Exercise brief – Print verbatim the opening line of the material and every subsequent line through the one containing "# on the ground".

Supplied data –

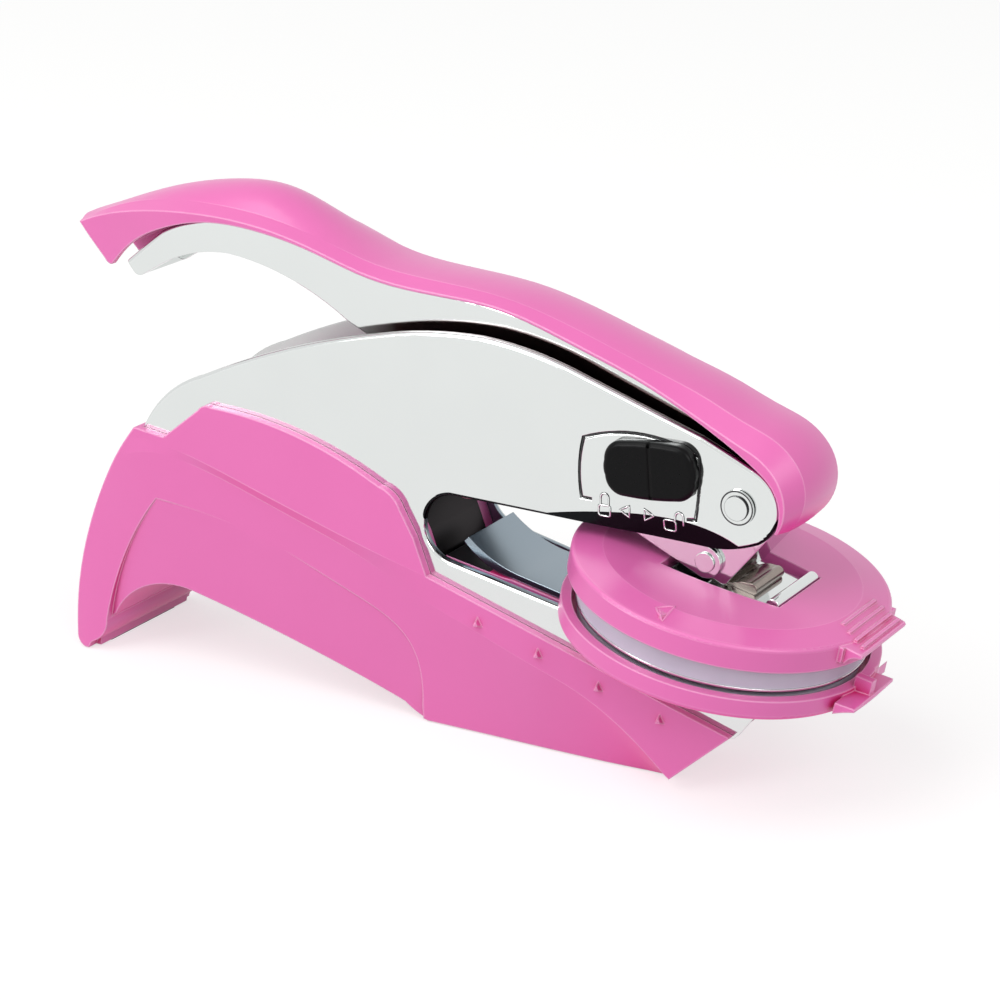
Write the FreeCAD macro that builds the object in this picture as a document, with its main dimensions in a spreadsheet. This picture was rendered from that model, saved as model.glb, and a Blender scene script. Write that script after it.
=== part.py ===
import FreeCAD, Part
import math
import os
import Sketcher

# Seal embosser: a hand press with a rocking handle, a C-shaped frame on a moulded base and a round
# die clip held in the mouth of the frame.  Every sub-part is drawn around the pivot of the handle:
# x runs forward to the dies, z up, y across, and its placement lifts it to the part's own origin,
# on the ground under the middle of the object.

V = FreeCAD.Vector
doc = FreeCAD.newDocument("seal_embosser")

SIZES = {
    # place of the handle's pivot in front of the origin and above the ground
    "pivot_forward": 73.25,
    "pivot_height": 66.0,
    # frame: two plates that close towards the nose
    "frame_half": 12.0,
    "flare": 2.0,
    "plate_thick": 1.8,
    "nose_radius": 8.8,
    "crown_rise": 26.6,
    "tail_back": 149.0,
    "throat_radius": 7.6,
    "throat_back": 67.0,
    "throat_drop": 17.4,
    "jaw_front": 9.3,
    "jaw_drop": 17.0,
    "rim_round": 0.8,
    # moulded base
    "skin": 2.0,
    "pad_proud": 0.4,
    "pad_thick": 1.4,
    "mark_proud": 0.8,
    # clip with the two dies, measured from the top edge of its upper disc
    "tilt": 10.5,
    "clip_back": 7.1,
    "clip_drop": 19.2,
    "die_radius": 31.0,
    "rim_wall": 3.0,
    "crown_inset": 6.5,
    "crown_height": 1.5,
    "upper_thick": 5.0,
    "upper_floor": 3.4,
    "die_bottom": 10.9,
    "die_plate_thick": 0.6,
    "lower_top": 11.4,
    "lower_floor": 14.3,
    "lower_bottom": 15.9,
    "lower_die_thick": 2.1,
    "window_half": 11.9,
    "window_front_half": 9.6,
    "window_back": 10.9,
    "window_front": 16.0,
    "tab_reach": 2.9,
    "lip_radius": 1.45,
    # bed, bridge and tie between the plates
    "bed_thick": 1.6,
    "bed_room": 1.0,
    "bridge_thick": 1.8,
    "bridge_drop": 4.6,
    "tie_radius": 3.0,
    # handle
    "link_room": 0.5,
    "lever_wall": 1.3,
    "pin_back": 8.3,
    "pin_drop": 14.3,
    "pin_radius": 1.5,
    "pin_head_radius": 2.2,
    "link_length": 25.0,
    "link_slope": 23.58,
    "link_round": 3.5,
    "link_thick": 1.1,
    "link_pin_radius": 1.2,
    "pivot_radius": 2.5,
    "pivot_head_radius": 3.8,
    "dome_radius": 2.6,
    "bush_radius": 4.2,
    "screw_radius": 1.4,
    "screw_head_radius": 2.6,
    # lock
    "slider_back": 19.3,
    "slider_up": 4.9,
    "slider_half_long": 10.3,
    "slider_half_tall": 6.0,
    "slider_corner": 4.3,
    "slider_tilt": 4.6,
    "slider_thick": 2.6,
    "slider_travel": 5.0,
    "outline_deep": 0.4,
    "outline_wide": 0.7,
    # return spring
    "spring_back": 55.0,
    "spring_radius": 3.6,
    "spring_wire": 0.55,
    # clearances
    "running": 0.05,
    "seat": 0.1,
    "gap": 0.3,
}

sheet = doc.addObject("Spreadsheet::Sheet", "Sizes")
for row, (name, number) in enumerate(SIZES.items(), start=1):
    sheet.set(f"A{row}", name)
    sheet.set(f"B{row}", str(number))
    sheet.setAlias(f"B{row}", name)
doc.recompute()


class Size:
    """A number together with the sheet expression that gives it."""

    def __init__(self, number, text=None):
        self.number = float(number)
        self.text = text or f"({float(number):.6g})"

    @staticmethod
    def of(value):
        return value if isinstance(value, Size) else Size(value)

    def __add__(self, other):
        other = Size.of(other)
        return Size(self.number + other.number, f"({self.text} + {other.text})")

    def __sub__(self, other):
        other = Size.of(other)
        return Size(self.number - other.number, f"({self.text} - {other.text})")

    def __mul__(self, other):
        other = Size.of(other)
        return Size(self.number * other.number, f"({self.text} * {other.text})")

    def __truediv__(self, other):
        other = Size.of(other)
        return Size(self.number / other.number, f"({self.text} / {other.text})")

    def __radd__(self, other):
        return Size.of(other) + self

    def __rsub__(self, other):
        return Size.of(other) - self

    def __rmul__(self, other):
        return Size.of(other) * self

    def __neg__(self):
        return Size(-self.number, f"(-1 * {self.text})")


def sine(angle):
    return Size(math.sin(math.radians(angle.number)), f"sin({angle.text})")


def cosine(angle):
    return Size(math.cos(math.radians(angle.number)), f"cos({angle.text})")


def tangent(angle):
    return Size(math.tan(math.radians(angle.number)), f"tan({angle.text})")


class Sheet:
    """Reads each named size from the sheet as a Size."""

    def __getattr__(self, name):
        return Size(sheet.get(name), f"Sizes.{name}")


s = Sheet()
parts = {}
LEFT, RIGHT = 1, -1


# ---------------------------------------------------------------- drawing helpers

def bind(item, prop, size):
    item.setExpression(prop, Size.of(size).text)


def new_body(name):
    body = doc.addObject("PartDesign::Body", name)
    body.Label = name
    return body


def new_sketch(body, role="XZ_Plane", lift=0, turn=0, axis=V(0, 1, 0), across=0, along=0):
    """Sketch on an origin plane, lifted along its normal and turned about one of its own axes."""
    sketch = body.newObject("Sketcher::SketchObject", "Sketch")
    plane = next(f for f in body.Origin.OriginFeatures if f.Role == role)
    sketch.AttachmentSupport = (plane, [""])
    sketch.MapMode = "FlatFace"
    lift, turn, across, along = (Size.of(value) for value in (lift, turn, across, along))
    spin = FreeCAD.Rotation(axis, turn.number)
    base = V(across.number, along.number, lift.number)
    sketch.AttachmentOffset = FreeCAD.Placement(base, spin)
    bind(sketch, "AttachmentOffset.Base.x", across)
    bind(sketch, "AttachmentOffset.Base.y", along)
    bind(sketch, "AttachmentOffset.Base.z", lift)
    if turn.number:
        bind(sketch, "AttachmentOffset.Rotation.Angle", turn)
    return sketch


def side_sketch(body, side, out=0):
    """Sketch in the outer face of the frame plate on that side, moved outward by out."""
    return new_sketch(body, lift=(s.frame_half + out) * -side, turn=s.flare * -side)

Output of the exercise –
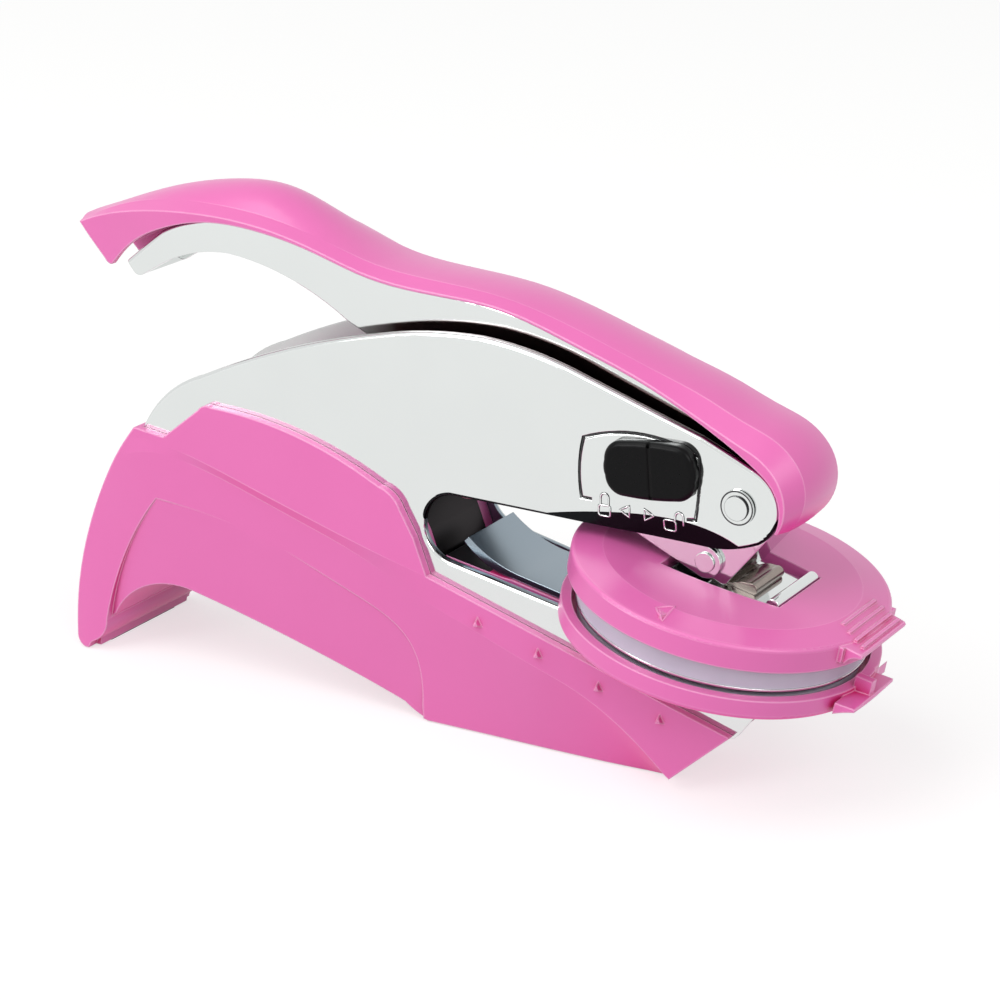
Write the FreeCAD macro that builds the object in this picture as a document, with its main dimensions in a spreadsheet. This picture was rendered from that model, saved as model.glb, and a Blender scene script. Write that script after it.
=== part.py ===
import FreeCAD, Part
import math
import os
import Sketcher

# Seal embosser: a hand press with a rocking handle, a C-shaped frame on a moulded base and a round
# die clip held in the mouth of the frame.  Every sub-part is drawn around the pivot of the handle:
# x runs forward to the dies, z up, y across, and its placement lifts it to the part's own origin,
# on the ground under the middle of the object.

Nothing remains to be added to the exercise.